In 1995, the smalls shot a music video for “I Pity The Man With The Strong Right Hand,” the lead single off Waste and Tragedy. Their subsequent refusal to edit out the word “bitch” meant that MuchMusic wouldn’t play it, and the band was denied a great deal of publicity. They also turned down a potentially lucrative offer to collaborate with Chad Kroeger, who later rocketed to fame with his band, Nickelback. Although there was a fair amount of what Lund calls “horse-trading” within the band, bargaining stopped at the door. Outside the confines of the rehearsal room, everything had to be done on the band’s terms. “There were no compromises, that’s for sure,” he said.

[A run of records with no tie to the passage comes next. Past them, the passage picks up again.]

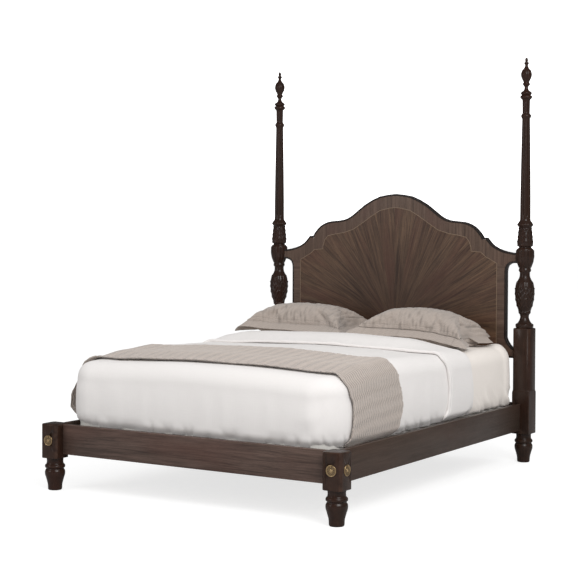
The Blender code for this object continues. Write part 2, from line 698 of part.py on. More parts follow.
def add_pillow(name, centre_x, centre_y, base_z):
    """A plump sham with a thin flange, flat underneath where it rests."""
    bm = bmesh.new()
    bmesh.ops.create_cube(bm, size=2.0)
    bmesh.ops.subdivide_edges(bm, edges=bm.edges[:], cuts=7, use_grid_fill=True)
    flange_half = FLANGE_THICK / 2
    for vert in bm.verts:
        u, v, w = vert.co
        swell = max(0.0, (1 - abs(u) ** 3.5) * (1 - abs(v) ** 3.0)) ** 0.6
        up = (PILLOW_THICK - FLANGE_HEIGHT) * swell + flange_half
        down = FLANGE_HEIGHT * min(1.0, 2.2 * swell)
        z = FLANGE_HEIGHT + (up * w if w > 0 else down * w)
        vert.co = (u * PILLOW_LONG / 2, v * PILLOW_DEEP / 2, z)
    lowest = min(vert.co.z for vert in bm.verts)
    bmesh.ops.translate(bm, verts=bm.verts, vec=(0, 0, -lowest))
    add_object(name, bm, TAUPE, (centre_x, centre_y, base_z + FIT), smooth=True)


def main():
    """Build every solid from the posts inwards."""
    clear_scene()
    blocks = add_post_blocks()
    cups = add_tall_turnings(blocks)
    rails = add_rails(blocks)
    add_bolts(blocks, rails)
    add_headboard(blocks, cups)
    add_support()
    sheet_top = add_bedding()
    for side, centre_x, centre_y in PILLOW_CENTRES:
        add_pillow(f"pillow_{side}", centre_x, centre_y, sheet_top)


main()
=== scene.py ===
"""The looks of a queen bed with two tall carved head posts, a shaped veneered headboard and its bedding.

Metres, +Z up, the head at +Y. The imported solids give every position; each class below builds one
sub-assembly around them, dresses it in its finishes and hangs it on the body it moves with.
"""

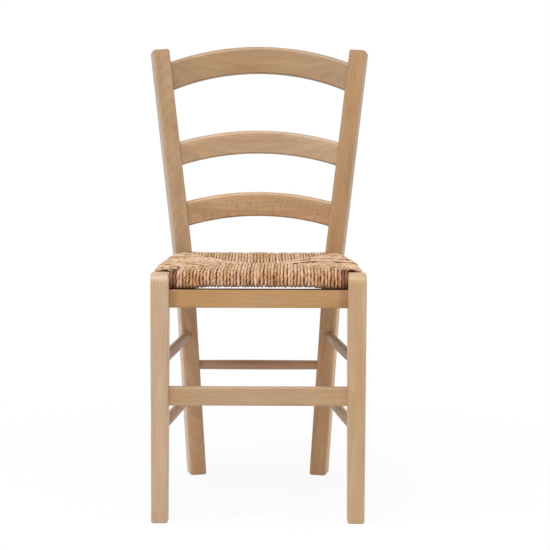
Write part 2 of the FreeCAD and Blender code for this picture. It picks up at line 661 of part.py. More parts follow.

After 13 years apart, the band’s resolve does not seem to have softened. Instead of easing into their reunion, the smalls elected to play a pair of large festivals; this is not an easy thing to do. The band’s songs aren’t simple blues jams. The parts are complex and intertwined; if one collapses, the whole song goes down with it. But, after three weeks of hard work in the rehearsal room, the smalls felt comfortable enough to get back onstage. “It was zero to 60 after 13 years,” Lund said. “We actually did a couple of house parties, to get our legs back. But still, it was kind of intense.”

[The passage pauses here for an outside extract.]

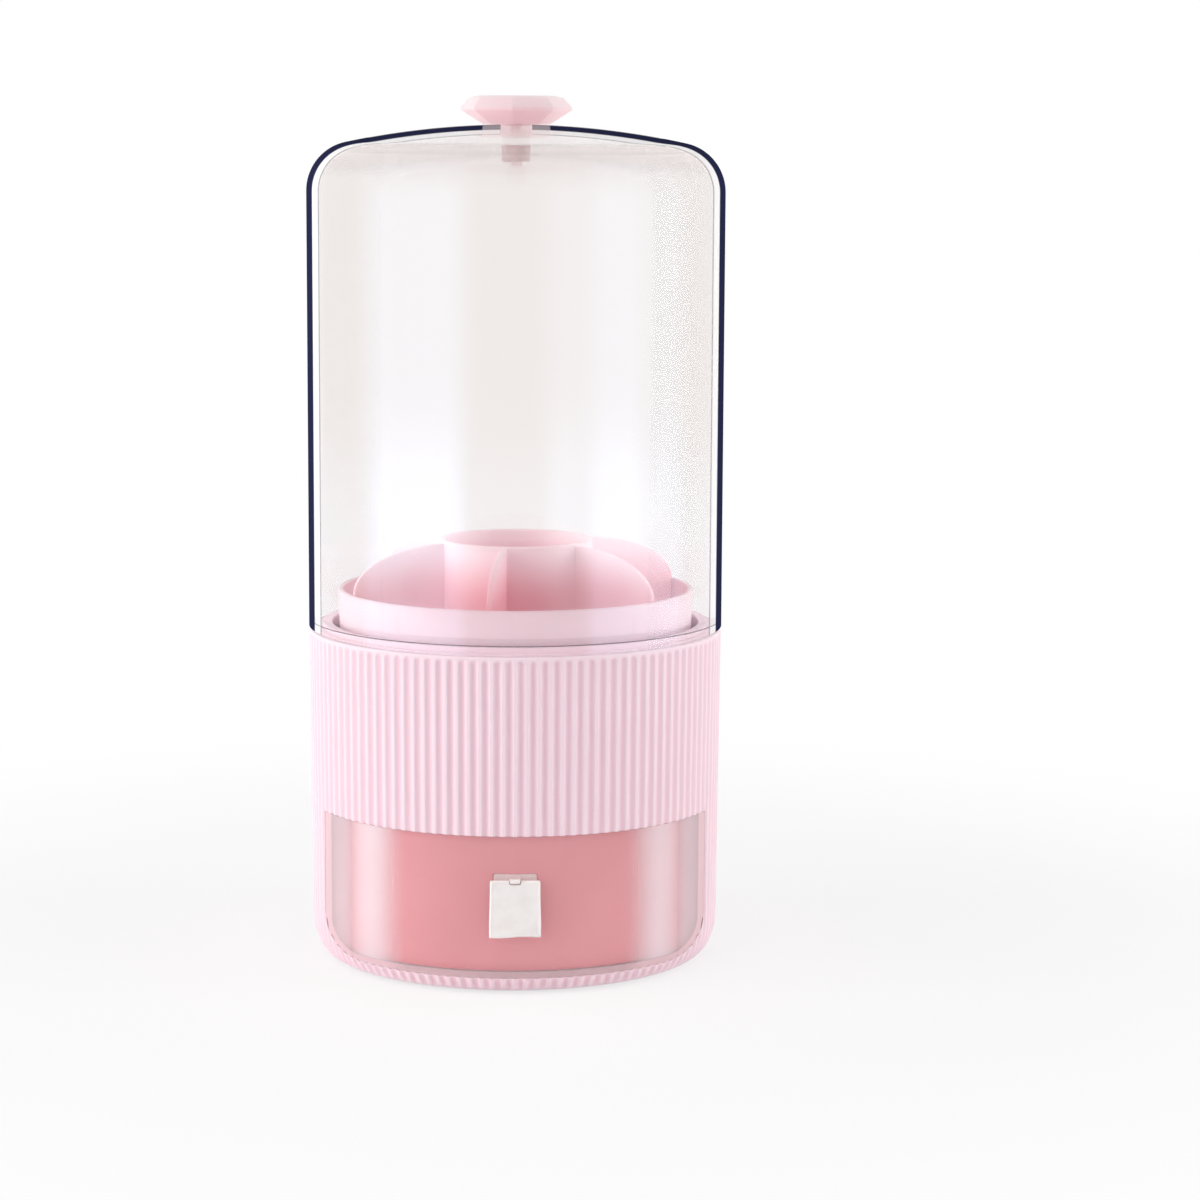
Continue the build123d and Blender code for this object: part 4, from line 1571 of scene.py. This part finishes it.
@dataclass
class Drawer:
    """The curved drawer: pink tray, clear front and the soft pull tab's anchor."""

    half_width: float = 61.33
    low_z: float = 5.67
    top_z: float = 51.33
    corner: float = 11.83
    inset: float = 0.3
    wall: float = 2.2
    return_wall: float = 2.6
    return_depth: float = 8.0
    return_length: float = 12.5
    slot_z: float = 37.4
    slot_size: tuple[float, float] = (3.7, 1.9)
    edge_round: float = 0.35
    core_bore: float = 0.5
    core_top: float = 60.0
    core_rows: Sequence[float] = (20.0, 30.0, 40.0, 60.0)
    inside_top: float = 70.0
    inside_back: float = 10.0
    post_bore: float = 0.4
    post_low: float = -5.0
    side_turn: float = 0.6

    def outline(self, shrink: float, top: float) -> list[Point]:
        """Front view of the drawer front, moved in by shrink, up to a height."""
        return tub_outline(self.half_width - shrink, self.low_z + shrink, top, self.corner - shrink)

    def core(self, name: str, body: Body, inset: float) -> bpy.types.Object:
        """Solid inside the body's outer surface moved in by inset.

        Args:
            name: The solid's name.
            body: The body whose surface it follows.
            inset: How far it stays inside.

        Returns:
            The solid, with a thin bore along the axis.
        """
        arc = body.foot_arc(inset, 20)
        rows = [(body.wall_radius(height, inset), height) for height in self.core_rows]
        return lathe(name, [(self.core_bore, arc[0][1]), *arc, *rows, (self.core_bore, self.core_top)], 384)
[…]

Playing alongside acts like Jack White and Tegan and Sara was a thrill, and the smalls decided to add more shows. They announced gigs in Toronto and Vancouver, and then a slew of other Canadian cities. When those shows sold out, they added even more. After so much time away, Lund is not sure who is buying all the tickets. It could be old fans of the band, or maybe their kids. It could also be a new generation of rock and roll fanatics, raised on stories of the smalls’ heroics and eager to taste the fury for themselves. It doesn’t matter, really. All that matters is the music. Lund, ever the pragmatist, just wants people to enjoy the songs, which haven’t been heard coming off a stage in more than a decade. “We want to enhance the legacy of the band,” he said. “I think we always put a lot of pride in the quality of the music. It was all about the music.” Forever means forever. Except if you happen to be in the smalls.